▶ [TASK REQUIREMENTS] Take the data below and extract the lines from the one with "177.8]]), [0.1, 0.5]);" to the one with "in imported if", inclusive, exactly as written.

▶ [DATA SUPPLIED]

----

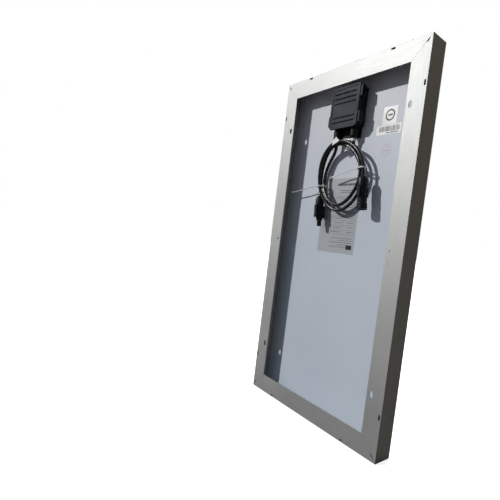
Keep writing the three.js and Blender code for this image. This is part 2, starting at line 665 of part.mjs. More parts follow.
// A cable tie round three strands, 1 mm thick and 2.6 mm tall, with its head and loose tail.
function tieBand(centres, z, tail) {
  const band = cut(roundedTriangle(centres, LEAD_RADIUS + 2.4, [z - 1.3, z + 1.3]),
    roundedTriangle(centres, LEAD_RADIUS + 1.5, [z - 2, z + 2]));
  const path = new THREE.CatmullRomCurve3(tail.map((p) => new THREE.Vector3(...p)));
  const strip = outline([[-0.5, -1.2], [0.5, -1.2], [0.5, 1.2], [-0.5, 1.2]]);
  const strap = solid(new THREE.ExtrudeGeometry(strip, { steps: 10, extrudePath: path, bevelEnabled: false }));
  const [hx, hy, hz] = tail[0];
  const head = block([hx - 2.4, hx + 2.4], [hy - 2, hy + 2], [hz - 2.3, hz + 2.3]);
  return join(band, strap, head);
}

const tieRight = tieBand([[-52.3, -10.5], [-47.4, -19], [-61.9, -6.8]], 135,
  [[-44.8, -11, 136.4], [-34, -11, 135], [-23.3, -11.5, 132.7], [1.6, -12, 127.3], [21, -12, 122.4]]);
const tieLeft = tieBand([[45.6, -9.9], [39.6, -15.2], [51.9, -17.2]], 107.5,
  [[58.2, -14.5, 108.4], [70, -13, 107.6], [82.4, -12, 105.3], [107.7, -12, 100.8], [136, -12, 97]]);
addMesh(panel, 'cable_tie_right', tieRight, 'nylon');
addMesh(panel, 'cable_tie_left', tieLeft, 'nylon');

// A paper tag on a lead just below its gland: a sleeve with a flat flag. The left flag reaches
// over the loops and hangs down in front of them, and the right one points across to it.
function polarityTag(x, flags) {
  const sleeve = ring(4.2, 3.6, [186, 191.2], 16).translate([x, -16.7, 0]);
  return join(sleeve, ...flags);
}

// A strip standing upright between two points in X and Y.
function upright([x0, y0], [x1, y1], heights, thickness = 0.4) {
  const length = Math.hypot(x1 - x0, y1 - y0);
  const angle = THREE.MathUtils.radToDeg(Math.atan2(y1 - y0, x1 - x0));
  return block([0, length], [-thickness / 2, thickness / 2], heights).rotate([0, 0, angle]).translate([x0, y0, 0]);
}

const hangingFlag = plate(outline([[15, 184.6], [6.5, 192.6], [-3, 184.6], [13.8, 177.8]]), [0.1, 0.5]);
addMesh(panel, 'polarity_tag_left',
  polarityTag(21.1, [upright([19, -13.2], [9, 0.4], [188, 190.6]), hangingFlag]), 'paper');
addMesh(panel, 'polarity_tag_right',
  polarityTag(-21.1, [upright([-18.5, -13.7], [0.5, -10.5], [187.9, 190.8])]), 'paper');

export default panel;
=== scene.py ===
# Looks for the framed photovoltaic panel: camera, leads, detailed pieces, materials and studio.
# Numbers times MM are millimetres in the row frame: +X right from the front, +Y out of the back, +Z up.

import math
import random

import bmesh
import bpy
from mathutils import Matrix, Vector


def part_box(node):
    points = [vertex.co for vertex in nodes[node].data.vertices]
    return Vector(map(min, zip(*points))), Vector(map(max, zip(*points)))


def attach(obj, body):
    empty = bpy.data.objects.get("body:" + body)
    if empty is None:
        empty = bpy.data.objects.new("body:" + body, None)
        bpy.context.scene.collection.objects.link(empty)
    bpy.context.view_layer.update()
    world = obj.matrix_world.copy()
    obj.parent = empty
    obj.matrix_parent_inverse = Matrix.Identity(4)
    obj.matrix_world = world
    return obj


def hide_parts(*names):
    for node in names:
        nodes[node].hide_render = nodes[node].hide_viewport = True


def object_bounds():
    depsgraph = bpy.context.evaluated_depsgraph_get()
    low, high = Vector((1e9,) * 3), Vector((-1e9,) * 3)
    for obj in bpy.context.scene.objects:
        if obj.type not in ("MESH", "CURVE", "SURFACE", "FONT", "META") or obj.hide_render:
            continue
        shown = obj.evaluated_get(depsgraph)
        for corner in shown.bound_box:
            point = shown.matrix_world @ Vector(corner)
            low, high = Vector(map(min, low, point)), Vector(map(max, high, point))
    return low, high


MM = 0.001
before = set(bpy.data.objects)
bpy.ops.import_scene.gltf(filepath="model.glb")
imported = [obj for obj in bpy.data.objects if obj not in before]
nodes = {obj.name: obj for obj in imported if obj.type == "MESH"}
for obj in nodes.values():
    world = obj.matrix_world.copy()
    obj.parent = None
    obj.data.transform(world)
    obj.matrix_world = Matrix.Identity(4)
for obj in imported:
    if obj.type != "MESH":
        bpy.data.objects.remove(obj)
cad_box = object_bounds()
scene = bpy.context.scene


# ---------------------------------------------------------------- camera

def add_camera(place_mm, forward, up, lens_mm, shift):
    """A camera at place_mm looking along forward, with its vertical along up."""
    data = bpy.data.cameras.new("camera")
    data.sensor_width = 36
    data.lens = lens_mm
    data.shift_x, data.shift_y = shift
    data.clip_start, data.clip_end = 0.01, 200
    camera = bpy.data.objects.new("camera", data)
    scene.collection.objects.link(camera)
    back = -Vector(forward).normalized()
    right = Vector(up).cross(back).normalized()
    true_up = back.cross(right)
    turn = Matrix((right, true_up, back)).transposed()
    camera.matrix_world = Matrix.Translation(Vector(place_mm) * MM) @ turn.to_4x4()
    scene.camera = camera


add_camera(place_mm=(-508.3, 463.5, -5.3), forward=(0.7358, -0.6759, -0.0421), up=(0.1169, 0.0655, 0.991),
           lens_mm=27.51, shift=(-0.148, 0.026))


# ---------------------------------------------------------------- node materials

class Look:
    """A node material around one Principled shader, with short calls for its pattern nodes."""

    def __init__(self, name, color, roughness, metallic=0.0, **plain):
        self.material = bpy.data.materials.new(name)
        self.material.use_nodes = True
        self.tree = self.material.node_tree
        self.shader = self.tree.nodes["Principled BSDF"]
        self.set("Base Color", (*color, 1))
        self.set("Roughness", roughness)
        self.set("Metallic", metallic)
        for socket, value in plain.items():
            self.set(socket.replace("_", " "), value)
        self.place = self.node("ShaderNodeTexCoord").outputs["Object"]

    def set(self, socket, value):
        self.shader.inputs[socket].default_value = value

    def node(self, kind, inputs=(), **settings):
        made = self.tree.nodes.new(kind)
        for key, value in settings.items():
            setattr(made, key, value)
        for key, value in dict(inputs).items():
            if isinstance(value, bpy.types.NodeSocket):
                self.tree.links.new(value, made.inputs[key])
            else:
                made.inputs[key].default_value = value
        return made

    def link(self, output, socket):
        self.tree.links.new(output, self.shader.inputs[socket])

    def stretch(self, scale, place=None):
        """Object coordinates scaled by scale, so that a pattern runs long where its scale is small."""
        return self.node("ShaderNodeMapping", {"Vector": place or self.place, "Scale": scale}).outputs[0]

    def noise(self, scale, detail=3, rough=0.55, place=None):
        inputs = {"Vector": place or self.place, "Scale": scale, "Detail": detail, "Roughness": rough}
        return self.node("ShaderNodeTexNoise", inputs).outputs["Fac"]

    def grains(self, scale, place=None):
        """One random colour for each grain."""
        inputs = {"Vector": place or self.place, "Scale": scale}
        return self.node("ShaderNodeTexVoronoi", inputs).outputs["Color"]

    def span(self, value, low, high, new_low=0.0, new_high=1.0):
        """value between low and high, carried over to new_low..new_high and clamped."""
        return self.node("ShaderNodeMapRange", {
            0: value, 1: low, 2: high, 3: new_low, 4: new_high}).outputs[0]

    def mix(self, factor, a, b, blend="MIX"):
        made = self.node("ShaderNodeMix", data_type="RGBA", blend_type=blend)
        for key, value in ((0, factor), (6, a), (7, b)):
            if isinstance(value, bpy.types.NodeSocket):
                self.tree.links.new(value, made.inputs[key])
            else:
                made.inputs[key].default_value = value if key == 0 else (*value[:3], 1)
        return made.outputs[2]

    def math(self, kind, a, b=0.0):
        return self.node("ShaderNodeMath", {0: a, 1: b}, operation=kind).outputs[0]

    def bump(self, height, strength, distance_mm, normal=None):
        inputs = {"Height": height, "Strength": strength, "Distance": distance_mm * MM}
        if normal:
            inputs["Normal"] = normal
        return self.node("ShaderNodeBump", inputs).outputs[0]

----

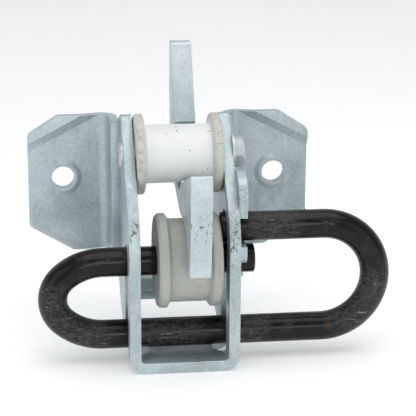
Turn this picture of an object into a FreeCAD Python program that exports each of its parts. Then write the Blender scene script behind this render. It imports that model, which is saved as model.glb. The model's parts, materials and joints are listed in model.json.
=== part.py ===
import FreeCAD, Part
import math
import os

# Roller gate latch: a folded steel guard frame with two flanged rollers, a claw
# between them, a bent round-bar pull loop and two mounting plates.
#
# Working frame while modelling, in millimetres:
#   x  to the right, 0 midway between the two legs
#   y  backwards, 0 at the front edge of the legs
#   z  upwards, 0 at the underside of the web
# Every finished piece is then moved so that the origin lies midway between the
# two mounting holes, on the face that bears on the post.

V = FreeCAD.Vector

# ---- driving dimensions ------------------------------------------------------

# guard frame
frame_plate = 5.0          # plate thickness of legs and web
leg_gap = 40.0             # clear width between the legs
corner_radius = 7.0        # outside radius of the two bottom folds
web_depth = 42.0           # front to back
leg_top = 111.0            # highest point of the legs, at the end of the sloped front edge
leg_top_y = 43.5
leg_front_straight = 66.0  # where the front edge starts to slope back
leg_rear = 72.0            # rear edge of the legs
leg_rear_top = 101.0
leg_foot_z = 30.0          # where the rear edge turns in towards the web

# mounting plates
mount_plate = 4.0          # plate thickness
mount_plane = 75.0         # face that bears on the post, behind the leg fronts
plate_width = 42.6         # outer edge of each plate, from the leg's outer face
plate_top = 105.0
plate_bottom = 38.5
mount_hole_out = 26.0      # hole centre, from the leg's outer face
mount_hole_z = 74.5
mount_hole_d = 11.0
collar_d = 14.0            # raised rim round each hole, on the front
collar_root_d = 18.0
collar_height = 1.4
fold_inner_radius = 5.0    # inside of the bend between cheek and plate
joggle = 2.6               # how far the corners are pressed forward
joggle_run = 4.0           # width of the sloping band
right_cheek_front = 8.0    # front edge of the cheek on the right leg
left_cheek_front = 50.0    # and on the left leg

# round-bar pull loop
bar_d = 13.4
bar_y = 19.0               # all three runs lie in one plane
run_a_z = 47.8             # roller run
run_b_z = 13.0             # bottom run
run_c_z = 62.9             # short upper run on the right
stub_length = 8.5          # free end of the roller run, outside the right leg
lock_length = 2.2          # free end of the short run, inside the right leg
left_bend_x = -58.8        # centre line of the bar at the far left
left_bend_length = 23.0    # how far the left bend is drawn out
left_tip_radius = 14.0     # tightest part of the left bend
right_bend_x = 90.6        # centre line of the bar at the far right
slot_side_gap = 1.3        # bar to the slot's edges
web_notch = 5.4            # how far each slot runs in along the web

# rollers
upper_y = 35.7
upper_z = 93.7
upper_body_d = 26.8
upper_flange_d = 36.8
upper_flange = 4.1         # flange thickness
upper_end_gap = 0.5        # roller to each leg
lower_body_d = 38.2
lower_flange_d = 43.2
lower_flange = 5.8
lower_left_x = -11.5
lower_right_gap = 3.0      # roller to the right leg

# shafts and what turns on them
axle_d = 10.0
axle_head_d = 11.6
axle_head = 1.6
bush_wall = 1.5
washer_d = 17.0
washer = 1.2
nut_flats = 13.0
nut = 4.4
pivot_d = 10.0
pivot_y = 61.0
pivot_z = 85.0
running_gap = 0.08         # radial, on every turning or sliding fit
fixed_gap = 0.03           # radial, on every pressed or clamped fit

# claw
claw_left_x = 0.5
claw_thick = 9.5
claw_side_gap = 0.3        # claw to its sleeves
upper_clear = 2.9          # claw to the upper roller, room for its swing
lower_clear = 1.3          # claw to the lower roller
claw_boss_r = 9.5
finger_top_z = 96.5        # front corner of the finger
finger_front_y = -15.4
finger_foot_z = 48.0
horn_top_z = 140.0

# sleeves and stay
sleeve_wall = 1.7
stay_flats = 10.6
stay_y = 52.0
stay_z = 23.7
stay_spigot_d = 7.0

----

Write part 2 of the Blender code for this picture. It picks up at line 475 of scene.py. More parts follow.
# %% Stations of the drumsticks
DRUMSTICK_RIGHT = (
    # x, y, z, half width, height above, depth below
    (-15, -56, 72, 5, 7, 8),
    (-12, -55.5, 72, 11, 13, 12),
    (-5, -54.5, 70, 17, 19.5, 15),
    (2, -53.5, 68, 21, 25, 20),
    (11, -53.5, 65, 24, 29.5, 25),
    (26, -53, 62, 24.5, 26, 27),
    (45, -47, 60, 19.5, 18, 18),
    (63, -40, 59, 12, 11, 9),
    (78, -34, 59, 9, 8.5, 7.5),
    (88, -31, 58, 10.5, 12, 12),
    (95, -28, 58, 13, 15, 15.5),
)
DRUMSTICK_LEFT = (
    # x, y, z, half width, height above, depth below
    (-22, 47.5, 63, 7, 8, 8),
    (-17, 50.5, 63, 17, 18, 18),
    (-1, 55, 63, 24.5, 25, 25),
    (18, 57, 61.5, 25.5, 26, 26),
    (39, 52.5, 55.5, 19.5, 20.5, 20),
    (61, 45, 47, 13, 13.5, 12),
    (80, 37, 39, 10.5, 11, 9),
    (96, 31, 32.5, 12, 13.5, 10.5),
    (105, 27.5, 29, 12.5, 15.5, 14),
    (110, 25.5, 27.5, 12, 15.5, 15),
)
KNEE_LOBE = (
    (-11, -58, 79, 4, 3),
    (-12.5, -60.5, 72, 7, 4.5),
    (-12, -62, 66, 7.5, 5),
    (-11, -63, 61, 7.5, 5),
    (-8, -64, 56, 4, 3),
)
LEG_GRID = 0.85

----

▶ [SOLVED EXERCISE]
const hangingFlag = plate(outline([[15, 184.6], [6.5, 192.6], [-3, 184.6], [13.8, 177.8]]), [0.1, 0.5]);
addMesh(panel, 'polarity_tag_left',
  polarityTag(21.1, [upright([19, -13.2], [9, 0.4], [188, 190.6]), hangingFlag]), 'paper');
addMesh(panel, 'polarity_tag_right',
  polarityTag(-21.1, [upright([-18.5, -13.7], [0.5, -10.5], [187.9, 190.8])]), 'paper');

export default panel;
=== scene.py ===
# Looks for the framed photovoltaic panel: camera, leads, detailed pieces, materials and studio.
# Numbers times MM are millimetres in the row frame: +X right from the front, +Y out of the back, +Z up.

import math
import random

import bmesh
import bpy
from mathutils import Matrix, Vector


def part_box(node):
    points = [vertex.co for vertex in nodes[node].data.vertices]
    return Vector(map(min, zip(*points))), Vector(map(max, zip(*points)))


def attach(obj, body):
    empty = bpy.data.objects.get("body:" + body)
    if empty is None:
        empty = bpy.data.objects.new("body:" + body, None)
        bpy.context.scene.collection.objects.link(empty)
    bpy.context.view_layer.update()
    world = obj.matrix_world.copy()
    obj.parent = empty
    obj.matrix_parent_inverse = Matrix.Identity(4)
    obj.matrix_world = world
    return obj


def hide_parts(*names):
    for node in names:
        nodes[node].hide_render = nodes[node].hide_viewport = True


def object_bounds():
    depsgraph = bpy.context.evaluated_depsgraph_get()
    low, high = Vector((1e9,) * 3), Vector((-1e9,) * 3)
    for obj in bpy.context.scene.objects:
        if obj.type not in ("MESH", "CURVE", "SURFACE", "FONT", "META") or obj.hide_render:
            continue
        shown = obj.evaluated_get(depsgraph)
        for corner in shown.bound_box:
            point = shown.matrix_world @ Vector(corner)
            low, high = Vector(map(min, low, point)), Vector(map(max, high, point))
    return low, high


MM = 0.001
before = set(bpy.data.objects)
bpy.ops.import_scene.gltf(filepath="model.glb")
imported = [obj for obj in bpy.data.objects if obj not in before]
nodes = {obj.name: obj for obj in imported if obj.type == "MESH"}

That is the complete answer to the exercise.